Es ist in den USA wahrscheinlich grösser, als die meisten Leute merken. Der grösste Ort ist wahrscheinlich LA. Manche der grössten Raves ziehen ca 20.000 Leute. Aber es ist immer noch ziemlich underground. Es bekommt nicht viel Aufmerksamkeit von den Medien. Die Leute suchen immer nach Rock und Pop-Musik. Ohne grosse Aufmerksamkeit der Medien ist elektronische Musik seit einer Weile in LA sehr gross.

Es ist auch gut so. Leute, die die Massenmedien ignorieren und ihre eigene Szene ausserhalb dessen haben – ich beschwere mich überhaupt nicht darüber. Es gibt Leute in der Musikindustrie, die darauf warten, dass es losgeht und sie es verkaufen können. Ich bin zu beschäftigt damit, es zu geniessen, ich will es nicht verpacken und verkaufen.

***

An Stelle eines Kommentars: Die vier Alben, die auf ssT erscheinen sollen, sind von den Bands HOR, Confront James, Mojack und Fastgato. In allen spielt Ginn Gitarre. Bei Drucklegung war tatsächlich eine zweite Show annonciert, und zwar für den 13. September am gleichen Ort. Als Support war eine neue Band angekündigt, die das komplette „My War“-Album spielen werde.
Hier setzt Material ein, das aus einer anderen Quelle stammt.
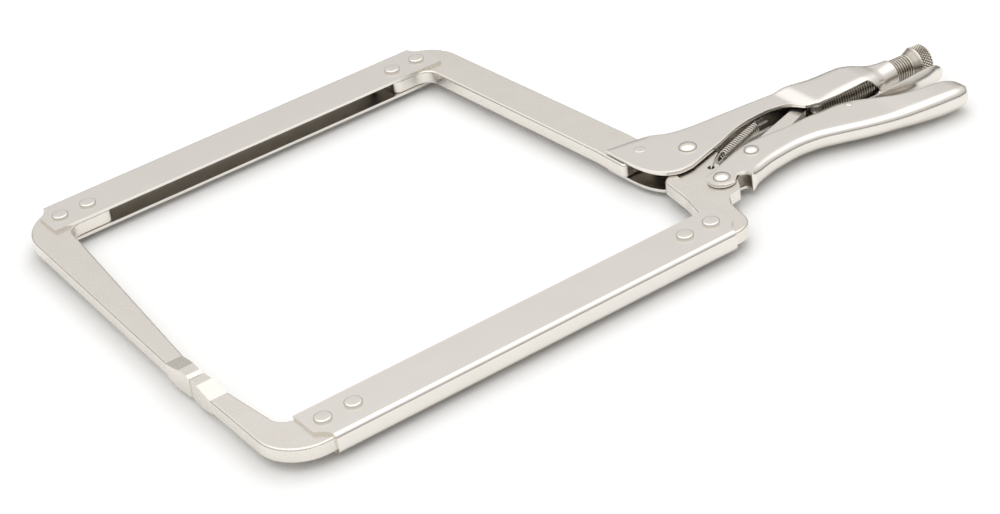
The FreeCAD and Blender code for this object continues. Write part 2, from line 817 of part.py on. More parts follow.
def make_toggle_link():
    """Plain link from the lever to the tip of the adjusting screw."""
    eye = point_of("link_pivot")
    toe = point_of("link_end")
    along = (toe - eye).normalize()
    across = vector(-along.y, along.x)
    big = size("link_eye")
    small = size("link_toe")
    corners = []
    for centre, radius, way, side in (
        (eye, big, -1, 1), (eye, big, -1, -1), (toe, small, 1, -1), (toe, small, 1, 1),
    ):
        corner = centre + along * (way * radius) + across * (side * radius)
        corners.append((corner.x, corner.y, 0.93 * radius))
    shape = plate(corners, lever_gap() - 2 * size("link_clearance"))
    shape = shape.cut(drum(eye, size("pivot_shank") + size("pivot_fit"), 40))
    return add_feature("toggle_link", shape)


def make_release_lever():
    """Arm inside the lever that ends in a wide thumb pad behind it."""
    pin = point_of("release_pin")
    thick = lever_gap() - 2 * size("release_clearance")
    eye = size("release_eye")
    metal = size("release_sheet")
    arm = plate([
        (pin.x + eye + 2, pin.y + eye - 0.4, 3.0),
        (pin.x - 12, pin.y + eye - 0.4, 3.0),
        (pin.x - 41, pin.y + 2.2, 1.8),
        (pin.x - 41, pin.y - 2.4, 2.2),
        (pin.x - 12, pin.y - eye - 1.2, 6.0),
        (pin.x + eye + 2, pin.y - eye - 1.2, 3.0),
    ], thick)
    far = pin.x + size("release_reach")
    strip = plate([
        (pin.x, pin.y + 1.6, 0),
        (pin.x + 14, pin.y + 1.2, 14.0),
        (pin.x + 34, pin.y - 4.6, 26.0),
        (far, pin.y - 2.6, 0),
        (far, pin.y - 2.6 - metal, 0),
        (pin.x + 34, pin.y - 4.6 - metal, 26.0 + metal),
        (pin.x + 14, pin.y + 1.2 - metal, 14.0 - metal),
        (pin.x, pin.y + 1.6 - metal, 0),
    ], 40)
    half = size("release_pad") / 2
    plan = rounded_wire([
        (pin.x - 1, -thick / 2, 0),
        (pin.x + 14, -thick / 2, 20.0),
        (pin.x + 34, -half, 14.0),
        (far, -half, half - 0.1),
        (far, half, half - 0.1),
        (pin.x + 34, half, 14.0),
        (pin.x + 14, thick / 2, 20.0),
        (pin.x - 1, thick / 2, 0),
    ])
    plan.rotate(vector(0, 0, 0), vector(1, 0, 0), 90)
    plan.translate(vector(0, pin.y + 30, 0))
    pad_shape = strip.common(Part.Face(plan).extrude(vector(0, -60, 0)))
    shape = arm.fuse(pad_shape)
    shape = shape.cut(drum(pin, size("release_pin_radius") + size("pivot_fit"), 40))
    return add_feature("release_lever", shape)


def make_screw():
    """Adjusting screw with its knurled head, turned about its own axis."""
    body = new_body("adjusting_screw")
    shoulder = "screw_length"
    rim = "screw_length + head_taper"
    end = "screw_length + head_taper + head_length"
    profile = outline_sketch(body, "screw_profile", "XY_Plane", [[
        ("0", "0"),
        ("0", "screw_tip"),
        ("screw_tip_length", "screw_radius"),
        (shoulder, "screw_radius"),
        (shoulder, "screw_radius + shoulder_rise"),
        (rim, "screw_radius + head_rise"),
        (end + " - head_chamfer", "screw_radius + head_rise"),
        (end, "screw_radius + head_rise - head_chamfer"),
        (end, "0"),
    ]])
    turned = body.newObject("PartDesign::Revolution", "screw_turned")
    turned.Profile = profile
    turned.ReferenceAxis = (profile, ["H_Axis"])
    turned.Angle = 360
    profile.Visibility = False
    body.Placement.Rotation = FreeCAD.Rotation(vector(0, 0, 1), -size("screw_turn"))
    body.setExpression("Placement.Base.x", bound(REAR + " + screw_start_x"))
    body.setExpression("Placement.Base.y", bound("screw_start_y"))
    doc.recompute()
    return body


def make_return_spring():
    """Envelope of the coil with a wire hook at each end, through the jaw plate and the handle's lug."""
    near = point_of("spring_near")
    far = point_of("spring_far")
    wire = size("spring_wire")
    axis = far - near
    shape = Part.makeCylinder(size("spring_coil"), axis.Length, near, axis)
    shape = shape.cut(Part.makeCylinder(size("spring_coil") - 2 * wire, axis.Length, near, axis))
    for coil_end, hole, step in (
        (near, point_of("spring_hole"), recess_thickness() / 2),
        (far, point_of("spring_tab"), size("spring_lug_sheet") / 2),
    ):
        side = size("spring_coil") - wire
        above = step + 2 * wire
        stops = [
            coil_end + vector(0, 0, side),
            hole + vector(0, 0, above),
            hole + vector(0, 0, -above),
        ]
        shape = shape.fuse(Part.makeSphere(wire, stops[0]))
        for start, stop in zip(stops, stops[1:]):
            run = stop - start
            shape = shape.fuse(Part.makeCylinder(wire, run.Length, start, run))
            shape = shape.fuse(Part.makeSphere(wire, stop))
    return add_feature("return_spring", shape)


def make_rivets():
    """Channel rivets in groups, the pivots, the flush rivet and the release pin."""
    row_rivet = make_rivet(
        "channel_rivet", "bar_thickness / 2 + channel_sheet",
        "rivet_shank", "rivet_head", "rivet_height", "rivet_round",
    )
    inset = size("rivet_inset")
    pitch = size("rivet_pitch")
    fixed_row = size("fixed_reach") - size("rivet_row")
    movable_row = size("rivet_row") - size("movable_reach") - size("jaw_gap")
    for arm, setback, row in (
        ("fixed", size("fixed_setback"), fixed_row), ("movable", size("movable_setback"), movable_row),
    ):
        end = setback + size("channel_length")
        front = [(setback + inset, row), (setback + inset + pitch, row)]
        rear = [(end - inset, row), (end - inset - pitch, row)]
        rivet_group(arm + "_front_rivets", row_rivet, front)
        rivet_group(arm + "_rear_rivets", row_rivet, rear)
    handle_grip = "bar_thickness / 2 + handle_clearance + handle_sheet"
    lever_grip = "bar_thickness / 2 - recess_step + lever_clearance + lever_sheet"
    for label, grip, shank, head, height, softness, place in (
        ("jaw_pivot_rivet", handle_grip, "pivot_shank", "jaw_pivot_head",
         "pivot_height", "pivot_round", "jaw_pivot"),
        ("lever_pivot_rivet", lever_grip, "pivot_shank", "lever_pivot_head",
         "pivot_height", "pivot_round", "lever_pivot"),
        ("link_rivet", lever_grip, "pivot_shank", "link_pivot_head",
         "pivot_height", "pivot_round", "link_pivot"),
        ("bar_lock_rivet", handle_grip, "rivet_shank", "rivet_shank + lock_lip",
         "lock_height", "lock_height / 2", "lock_rivet"),
        ("release_pin", lever_grip, "release_pin_radius", "release_pin_head",
         "release_pin_height", "release_pin_height / 2", "release_pin"),
    ):
        template = make_rivet(label + "_turned", grip, shank, head, height, softness)
        spot = point_of(place)
        rivet_group(label, template, [(spot.x, spot.y)])


make_channel("fixed_channel", "fixed_setback", "fixed_reach", 1)
make_channel("movable_channel", "movable_setback", MOVABLE_CENTRE, -1)
make_fixed_jaw()
make_movable_jaw()
make_rear_bar()
make_fixed_handle()
make_jaw_plate()
make_lever()
make_toggle_link()
make_release_lever()
make_screw()
make_return_spring()
make_rivets()

doc.recompute()
for thing in doc.Objects:
    if "Invalid" in thing.State or "Error" in thing.State:
        raise ValueError(thing.Label + " did not recompute")
for thing in finished:
    if thing.Shape.isNull() or not thing.Shape.isValid():
        raise ValueError(thing.Label + " has no valid shape")

os.makedirs("parts", exist_ok=True)
for thing in finished:
    thing.Shape.exportStep("parts/%s.step" % thing.Label)
    print(thing.Label, len(thing.Shape.Solids), round(thing.Shape.Volume, 1))
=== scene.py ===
import json
import math
import bmesh
import bpy
from mathutils import Matrix, Vector

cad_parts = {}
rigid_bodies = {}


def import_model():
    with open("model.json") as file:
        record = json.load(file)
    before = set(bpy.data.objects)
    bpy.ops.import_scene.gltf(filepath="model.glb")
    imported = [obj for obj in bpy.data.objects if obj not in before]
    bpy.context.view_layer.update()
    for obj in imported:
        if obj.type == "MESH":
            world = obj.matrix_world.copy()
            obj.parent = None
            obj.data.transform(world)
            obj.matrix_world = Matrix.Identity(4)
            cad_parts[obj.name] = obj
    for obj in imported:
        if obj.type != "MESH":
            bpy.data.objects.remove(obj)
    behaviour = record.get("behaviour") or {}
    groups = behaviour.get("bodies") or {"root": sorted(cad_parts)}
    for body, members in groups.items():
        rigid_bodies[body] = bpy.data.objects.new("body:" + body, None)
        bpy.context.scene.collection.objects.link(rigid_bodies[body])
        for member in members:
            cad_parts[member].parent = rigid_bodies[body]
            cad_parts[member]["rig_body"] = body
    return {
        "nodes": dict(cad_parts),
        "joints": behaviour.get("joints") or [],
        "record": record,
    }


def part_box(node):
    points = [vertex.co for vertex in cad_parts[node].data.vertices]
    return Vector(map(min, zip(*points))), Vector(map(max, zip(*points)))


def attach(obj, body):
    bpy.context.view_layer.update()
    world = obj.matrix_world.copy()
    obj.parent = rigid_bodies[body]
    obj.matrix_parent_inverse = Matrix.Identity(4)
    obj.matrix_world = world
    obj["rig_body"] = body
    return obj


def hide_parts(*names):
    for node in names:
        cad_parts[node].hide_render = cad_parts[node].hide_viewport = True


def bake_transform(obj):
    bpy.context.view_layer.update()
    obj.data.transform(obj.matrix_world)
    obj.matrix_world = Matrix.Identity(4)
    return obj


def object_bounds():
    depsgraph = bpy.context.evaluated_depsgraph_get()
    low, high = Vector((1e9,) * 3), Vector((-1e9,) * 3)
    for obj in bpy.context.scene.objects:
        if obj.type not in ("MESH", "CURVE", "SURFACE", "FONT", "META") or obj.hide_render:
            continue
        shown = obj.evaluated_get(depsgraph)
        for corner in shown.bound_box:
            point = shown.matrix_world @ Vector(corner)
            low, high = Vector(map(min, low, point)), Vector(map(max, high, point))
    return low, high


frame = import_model()
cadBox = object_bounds()
nodes = frame["nodes"]
pivotOf = {joint["name"]: Vector(joint["pos_m"]) for joint in frame["joints"] if "pos_m" in joint}
slideAlong = {joint["name"]: Vector(joint["axis"]) for joint in frame["joints"] if joint["type"] == "slide"}
mm = 0.001
print("frame loaded:", len(nodes), "nodes")


# colours and materials

def linearColour(hexCode):
    channels = [int(hexCode[i:i + 2], 16) / 255 for i in (1, 3, 5)]
    return [c / 12.92 if c <= 0.04045 else ((c + 0.055) / 1.055) ** 2.4 for c in channels] + [1]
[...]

Neben Ginn selbst seien Dez Cadena (Gitarre), Bassist Dale Nixon, Trommler Ducket und Mike Vallely (Mike V And The Rats) am Gesang zu erleben. Ausserdem auf dem Programm für den 12. September: 1208 sowie Mike V And The Rats, am 13. September: Fu Manchu und Good Riddance. Greg Ginn lebte zeitweise angeblich mit bis zu achtzig vormals obdachlosen Katzen unter einem Dach. Und natürlich sind die Sachen, die auf Tigerbeat6 erscheinen kein Gabber.